[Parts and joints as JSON]
=-=-=-=-=

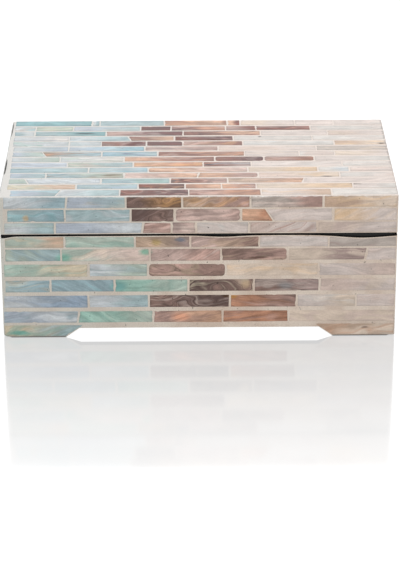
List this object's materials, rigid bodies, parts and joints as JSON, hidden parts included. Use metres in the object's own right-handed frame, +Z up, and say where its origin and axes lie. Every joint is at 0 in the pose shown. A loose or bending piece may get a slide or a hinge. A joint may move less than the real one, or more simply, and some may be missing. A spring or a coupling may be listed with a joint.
{
  "type": "shell mosaic keepsake box",
  "caption": "Rectangular lidded keepsake box on bracket feet, black boards faced with courses of shell strips that run from blue through brown to cream.",
  "frame": {"origin": "on the ground, under the middle of the box", "axes": "+X along the box to its right, +Y from front to back, +Z up. The front is the long side with the chipped left foot."},
  "size_m": [0.26, 0.15, 0.1],
  "materials": {
    "black_paint": "boards painted satin black",
    "blue_shell": "polished shell strips dyed pale blue, aqua and mint, in cream grout",
    "brown_shell": "polished shell strips in rose, umber and copper browns, in cream grout",
    "cream_shell": "polished shell strips in pearl white, cream and honey, in cream grout"
  },
  "bodies": {
    "root": {"body_front_board": "black_paint", "body_back_board": "black_paint", "body_left_board": "black_paint", "body_right_board": "black_paint", "body_floor_board": "black_paint", "lid_top_board": "black_paint", "lid_front_board": "black_paint", "lid_back_board": "black_paint", "lid_left_board": "black_paint", "lid_right_board": "black_paint", "lid_top_blue_shell": "blue_shell", "lid_top_brown_shell": "brown_shell", "lid_top_cream_shell": "cream_shell", "lid_front_blue_shell": "blue_shell", "lid_front_brown_shell": "brown_shell", "lid_front_cream_shell": "cream_shell", "lid_back_blue_shell": "blue_shell", "lid_back_brown_shell": "brown_shell", "lid_back_cream_shell": "cream_shell", "lid_left_blue_shell": "blue_shell", "lid_right_cream_shell": "cream_shell", "body_front_blue_shell": "blue_shell", "body_front_brown_shell": "brown_shell", "body_front_cream_shell": "cream_shell", "body_back_blue_shell": "blue_shell", "body_back_brown_shell": "brown_shell", "body_back_cream_shell": "cream_shell", "body_left_blue_shell": "blue_shell", "body_right_cream_shell": "cream_shell"}
  },
  "joints": []
}
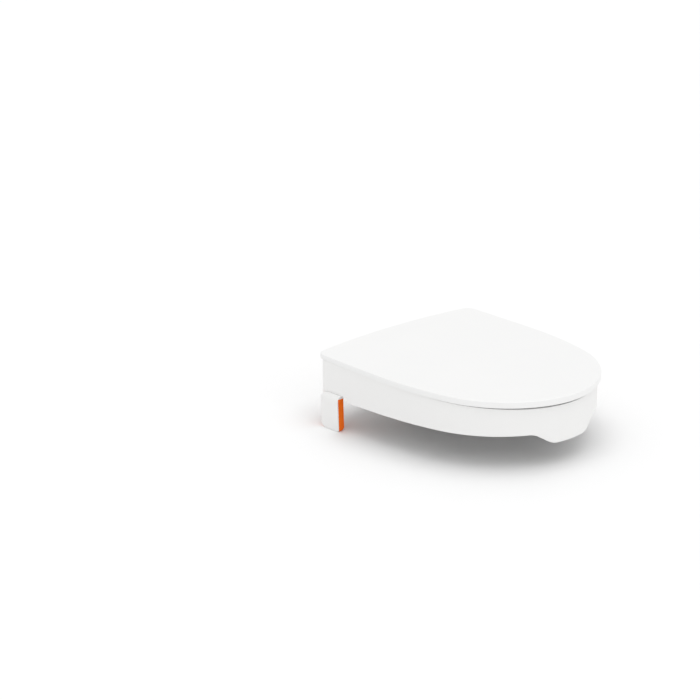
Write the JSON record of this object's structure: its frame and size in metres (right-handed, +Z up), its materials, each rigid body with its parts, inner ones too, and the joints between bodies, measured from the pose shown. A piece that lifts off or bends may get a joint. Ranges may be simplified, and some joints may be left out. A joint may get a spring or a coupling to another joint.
{
  "type": "raised toilet seat",
  "caption": "Raised toilet seat with a hinged lid, a front lip, soft rim pads and adjustable side brackets that grip the bowl.",
  "frame": {"origin": "centre of the rear rim pad's underside, on the plane of the bowl's rim", "axes": "+X across the seat, +Y to the rear, +Z up; the front of the seat faces -Y"},
  "size_m": [0.3868, 0.4363, 0.1269],
  "materials": {
    "body_white": "satin moulded polypropylene with a very fine grain",
    "lid_white": "smooth satin moulded polypropylene",
    "orange_pad": "matte soft moulded elastomer",
    "grey_rubber": "matte soft rubber",
    "natural_nylon": "natural unpigmented nylon",
    "knob_grey": "matte moulded plastic",
    "stainless_steel": "fine brushed stainless steel"
  },
  "bodies": {
    "seat": {"seat_body": "body_white", "splash_guard": "body_white", "support_frame": "body_white", "frame_screws": "stainless_steel", "hinge_pin_left": "stainless_steel", "hinge_pin_right": "stainless_steel", "hinge_caps_left": "body_white", "hinge_caps_right": "body_white", "arm_guide_left": "stainless_steel", "arm_guide_right": "stainless_steel", "guide_screws_left": "stainless_steel", "guide_screws_right": "stainless_steel", "knob_washer_left": "natural_nylon", "knob_washer_right": "natural_nylon", "rim_pad_rear": "grey_rubber", "rim_pad_rear_side_left": "grey_rubber", "rim_pad_rear_side_right": "grey_rubber", "rim_pad_mid_side_left": "grey_rubber", "rim_pad_mid_side_right": "grey_rubber", "rim_pad_front_left": "grey_rubber", "rim_pad_front_right": "grey_rubber"},
    "lid": {"lid": "lid_white", "hinge_knuckle_left": "body_white", "hinge_knuckle_right": "body_white", "hinge_bush_left": "natural_nylon", "hinge_bush_right": "natural_nylon", "lid_bumper_front_left": "grey_rubber", "lid_bumper_front_right": "grey_rubber", "lid_bumper_side_left": "grey_rubber", "lid_bumper_side_right": "grey_rubber"},
    "bracket_left": {"bracket_left": "body_white", "bracket_pad_left": "orange_pad"},
    "bracket_right": {"bracket_right": "body_white", "bracket_pad_right": "orange_pad"},
    "lock_left": {"lock_knob_left": "knob_grey", "cam_disc_left": "natural_nylon", "cam_screw_left": "stainless_steel"},
    "lock_right": {"lock_knob_right": "knob_grey", "cam_disc_right": "natural_nylon", "cam_screw_right": "stainless_steel"}
  },
  "joints": [
    {"name": "lid_hinge", "type": "hinge", "parent": "seat", "child": "lid", "pos_m": [0, 0.0205, 0.053], "axis": [-1, 0, 0], "range_deg": [0, 95]},
    {"name": "bracket_left_slide", "type": "slide", "parent": "seat", "child": "bracket_left", "axis": [-1, 0, 0], "range_m": [-0.01, 0.03]},
    {"name": "bracket_right_slide", "type": "slide", "parent": "seat", "child": "bracket_right", "axis": [1, 0, 0], "range_m": [-0.01, 0.03]},
    {"name": "lock_left_turn", "type": "hinge", "parent": "seat", "child": "lock_left", "pos_m": [-0.115, -0.02325, 0.05], "axis": [0, 0, 1], "range_deg": [0, 90]},
    {"name": "lock_right_turn", "type": "hinge", "parent": "seat", "child": "lock_right", "pos_m": [0.115, -0.02325, 0.05], "axis": [0, 0, -1], "range_deg": [0, 90]}
  ]
}
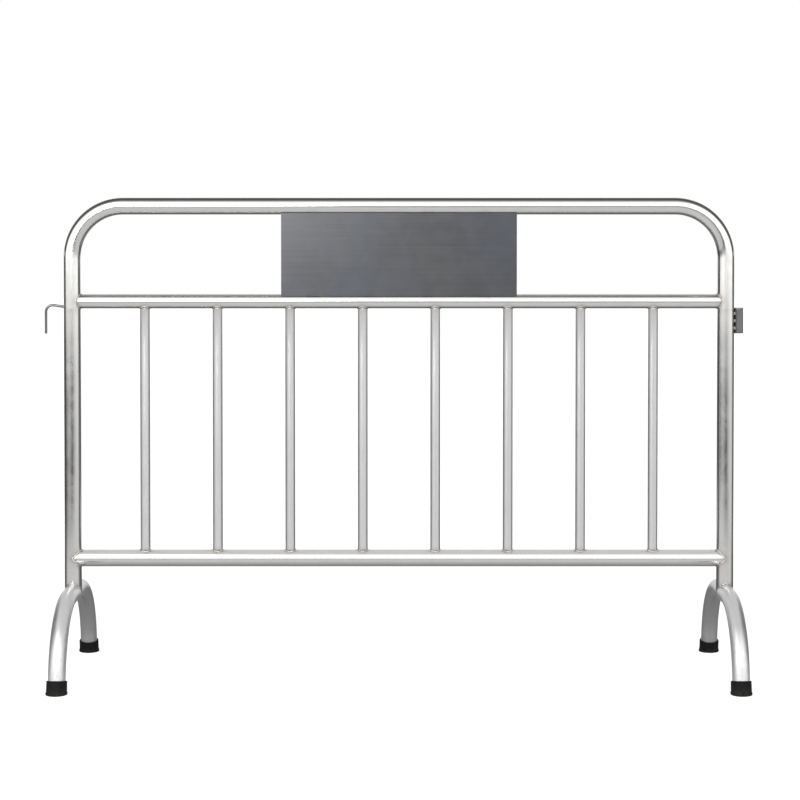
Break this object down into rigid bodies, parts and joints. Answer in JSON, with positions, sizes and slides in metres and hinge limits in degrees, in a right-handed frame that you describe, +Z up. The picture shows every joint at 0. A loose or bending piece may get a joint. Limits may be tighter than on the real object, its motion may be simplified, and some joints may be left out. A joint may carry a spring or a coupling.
{
  "type": "crowd control barrier",
  "caption": "Welded steel tube crowd barrier with a bent hoop, rails, upright bars, a blank sign plate, arched rubber-capped feet and a hook-and-socket link.",
  "frame": {"origin": "on the floor, at the middle of the barrier's box with its hook and socket", "axes": "+X along the barrier from the hook's end to the socket's end, +Y from the sign's side to the back, +Z up"},
  "size_m": [1.563, 0.51, 1.065],
  "materials": {
    "polished_tube": "mill-polished stainless tube with fine lengthwise lines",
    "satin_tube": "satin stainless tube with fine lengthwise lines and light handling marks",
    "sign_sheet": "dark satin stainless sheet, blank",
    "hook_rod": "drawn stainless rod, dull",
    "weld_bead": "rippled weld metal, brushed back, with a faint heat tint",
    "cap_rubber": "moulded black rubber, dusty and scuffed near the floor"
  },
  "bodies": {
    "root": {"top_hoop": "polished_tube", "upper_rail": "polished_tube", "lower_rail": "polished_tube", "baluster_1": "satin_tube", "baluster_2": "satin_tube", "baluster_3": "satin_tube", "baluster_4": "satin_tube", "baluster_5": "satin_tube", "baluster_6": "satin_tube", "baluster_7": "satin_tube", "baluster_8": "satin_tube", "sign_plate": "sign_sheet", "left_foot_arch": "satin_tube", "right_foot_arch": "satin_tube", "left_front_cap": "cap_rubber", "left_rear_cap": "cap_rubber", "right_front_cap": "cap_rubber", "right_rear_cap": "cap_rubber", "link_hook": "hook_rod", "link_socket": "satin_tube", "upper_rail_welds": "weld_bead", "lower_rail_welds": "weld_bead", "baluster_top_welds": "weld_bead", "baluster_bottom_welds": "weld_bead", "foot_welds": "weld_bead", "hook_weld": "weld_bead", "socket_welds": "weld_bead", "sign_top_tacks": "weld_bead", "sign_bottom_tacks": "weld_bead"}
  },
  "joints": []
}
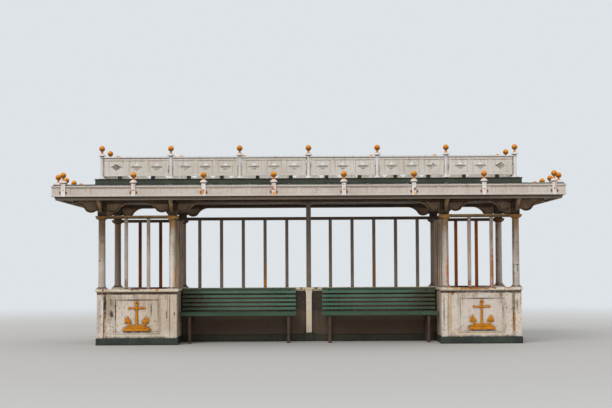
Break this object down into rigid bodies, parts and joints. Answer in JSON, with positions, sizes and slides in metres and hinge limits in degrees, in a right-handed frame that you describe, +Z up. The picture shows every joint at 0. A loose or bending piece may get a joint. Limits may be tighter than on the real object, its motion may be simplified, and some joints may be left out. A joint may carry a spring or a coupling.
{
  "type": "seaside shelter",
  "caption": "Open seaside shelter: cast columns on panelled dwarf walls, a flat roof with pierced balustrade and ball finials, slatted benches back to back along a spine wall.",
  "frame": {"origin": "on the ground in the middle of the plan", "axes": "+X along the front to the right, +Y from the front to the back, +Z up"},
  "size_m": [8.5406, 3.5726, 3.367],
  "materials": {
    "painted_render": "cream painted render over masonry, dark green skirting, chalky and stained",
    "painted_stone": "cream painted stone coping with rust runs",
    "column_iron": "cream gloss paint on cast iron, rusty at the edges",
    "screen_iron": "brown paint on iron, rusty",
    "bracket_iron": "cream paint on cast iron, grimy under the eaves",
    "eaves_timber_shaded": "painted timber",
    "ceiling_boards": "painted tongued boards",
    "fascia_boards": "cream gloss paint on timber, streaked with rust",
    "finial_iron": "white paint on cast iron, rusty",
    "gilt_balls": "golden orange paint on cast iron",
    "gilt_ornament": "golden orange paint on cast relief",
    "deck_sheet": "weathered sheet roofing",
    "curb_boards": "dark green paint on timber",
    "balustrade_iron": "cream paint on cast iron, rusty at the joints",
    "bench_slats": "green paint on timber, worn",
    "bench_iron": "green paint on cast iron"
  },
  "bodies": {
    "root": {"balustrade_balls": "gilt_balls", "balustrade_posts": "balustrade_iron", "ceiling": "ceiling_boards", "centre_post": "screen_iron", "cross_beams": "eaves_timber_shaded", "cross_head_rails": "screen_iron", "cross_mullions": "screen_iron", "cross_sills": "painted_stone", "end_bay_head_rails": "screen_iron", "end_bay_mullions": "screen_iron", "end_bay_sills": "painted_stone", "fascia_balls": "gilt_balls", "fascia_finial_straps": "finial_iron", "front_balustrade": "balustrade_iron", "front_beam": "eaves_timber_shaded", "front_bench_supports": "bench_iron", "front_brackets": "bracket_iron", "front_fascia": "fascia_boards", "front_inner_left_column": "column_iron", "front_inner_right_column": "column_iron", "front_left_bench_slats": "bench_slats", "front_left_wall": "painted_render", "front_outer_left_column": "column_iron", "front_outer_right_column": "column_iron", "front_right_bench_slats": "bench_slats", "front_right_wall": "painted_render", "left_balustrade": "balustrade_iron", "left_cross_wall": "painted_render", "left_fascia": "fascia_boards", "panel_ornaments": "gilt_ornament", "rear_balustrade": "balustrade_iron", "rear_beam": "eaves_timber_shaded", "rear_bench_supports": "bench_iron", "rear_brackets": "bracket_iron", "rear_fascia": "fascia_boards", "rear_inner_left_column": "column_iron", "rear_inner_right_column": "column_iron", "rear_left_bench_slats": "bench_slats", "rear_left_wall": "painted_render", "rear_outer_left_column": "column_iron", "rear_outer_right_column": "column_iron", "rear_right_bench_slats": "bench_slats", "rear_right_wall": "painted_render", "right_balustrade": "balustrade_iron", "right_cross_wall": "painted_render", "right_fascia": "fascia_boards", "roof_curb": "curb_boards", "roof_deck": "deck_sheet", "spine_head_rails": "screen_iron", "spine_mullions": "screen_iron", "spine_sill": "painted_stone", "spine_wall": "painted_render"}
  },
  "joints": []
}
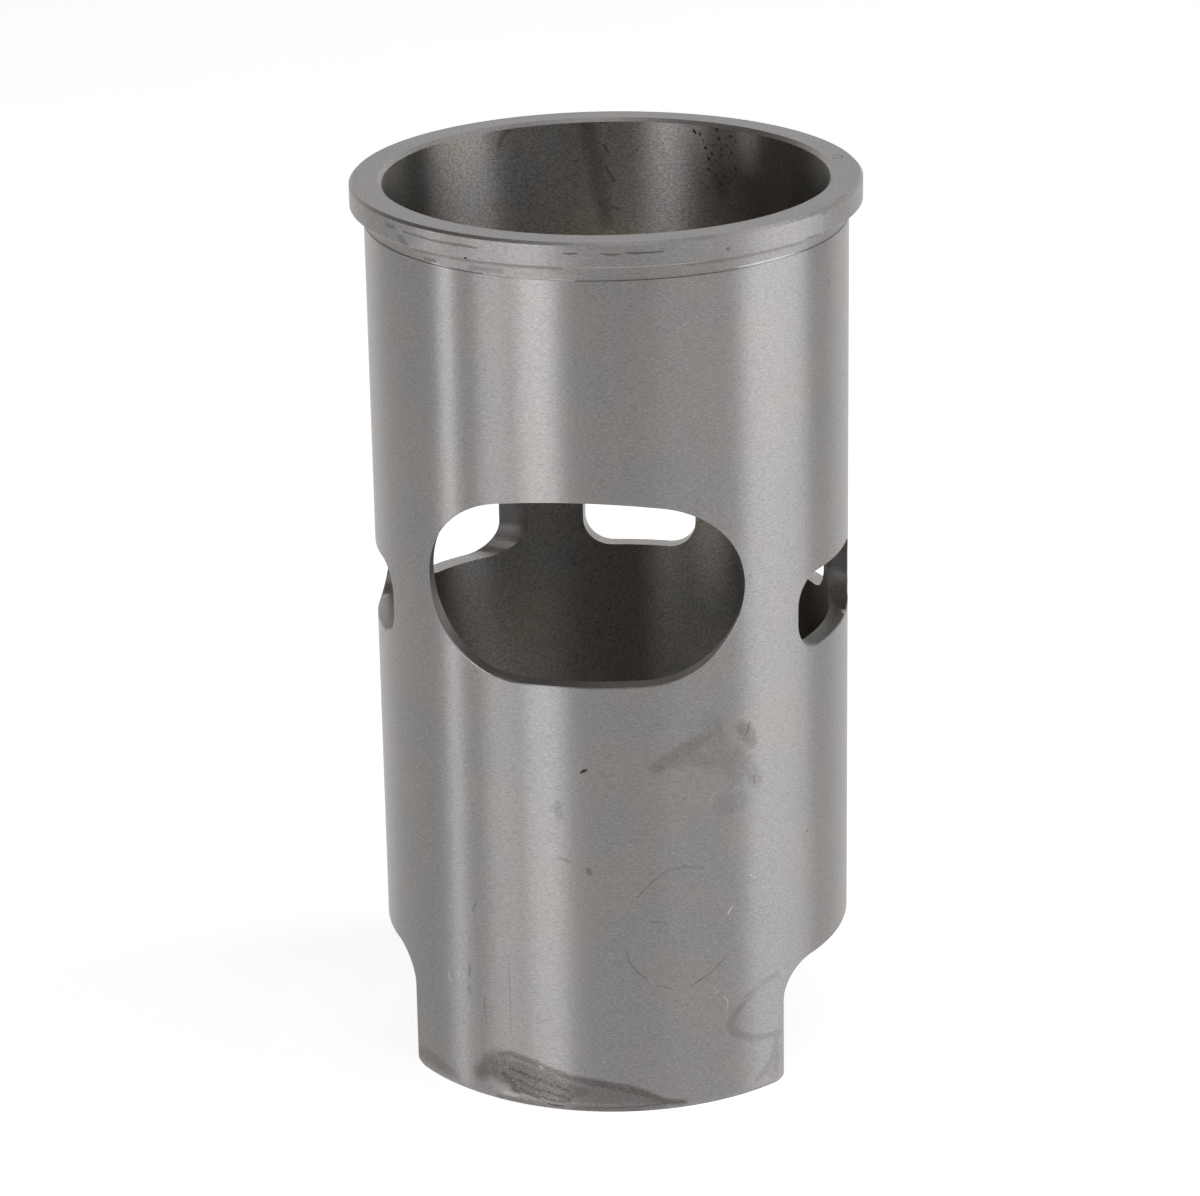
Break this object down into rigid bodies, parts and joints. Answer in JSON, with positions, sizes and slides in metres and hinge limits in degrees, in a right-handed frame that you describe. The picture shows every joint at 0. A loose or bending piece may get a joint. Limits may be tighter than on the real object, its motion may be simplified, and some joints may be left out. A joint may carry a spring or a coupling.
{
  "type": "cylinder liner",
  "caption": "Flanged cast-iron cylinder liner of a two-stroke engine, with a wide exhaust port, aimed transfer ports and a skirt cut back to two tongues.",
  "frame": {"origin": "on the bore axis at the lower end of the skirt, on which the liner stands", "axes": "+Z along the bore towards the flange and the cylinder head, -Y through the middle of the exhaust port"},
  "size_m": [0.0744, 0.0744, 0.1336],
  "materials": {
    "cast_iron": "fine turned and honed, bare metal"
  },
  "bodies": {
    "root": {"cylinder_liner": "cast_iron"}
  },
  "joints": []
}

=-=-=-=-=

| Exercise prompt |
Pick out all lines containing the string "object".

| The result |
List this object's materials, rigid bodies, parts and joints as JSON, hidden parts included. Use metres in the object's own right-handed frame, +Z up, and say where its origin and axes lie. Every joint is at 0 in the pose shown. A loose or bending piece may get a slide or a hinge. A joint may move less than the real one, or more simply, and some may be missing. A spring or a coupling may be listed with a joint.
Write the JSON record of this object's structure: its frame and size in metres (right-handed, +Z up), its materials, each rigid body with its parts, inner ones too, and the joints between bodies, measured from the pose shown. A piece that lifts off or bends may get a joint. Ranges may be simplified, and some joints may be left out. A joint may get a spring or a coupling to another joint.
Break this object down into rigid bodies, parts and joints. Answer in JSON, with positions, sizes and slides in metres and hinge limits in degrees, in a right-handed frame that you describe, +Z up. The picture shows every joint at 0. A loose or bending piece may get a joint. Limits may be tighter than on the real object, its motion may be simplified, and some joints may be left out. A joint may carry a spring or a coupling.
Break this object down into rigid bodies, parts and joints. Answer in JSON, with positions, sizes and slides in metres and hinge limits in degrees, in a right-handed frame that you describe, +Z up. The picture shows every joint at 0. A loose or bending piece may get a joint. Limits may be tighter than on the real object, its motion may be simplified, and some joints may be left out. A joint may carry a spring or a coupling.
Break this object down into rigid bodies, parts and joints. Answer in JSON, with positions, sizes and slides in metres and hinge limits in degrees, in a right-handed frame that you describe. The picture shows every joint at 0. A loose or bending piece may get a joint. Limits may be tighter than on the real object, its motion may be simplified, and some joints may be left out. A joint may carry a spring or a coupling.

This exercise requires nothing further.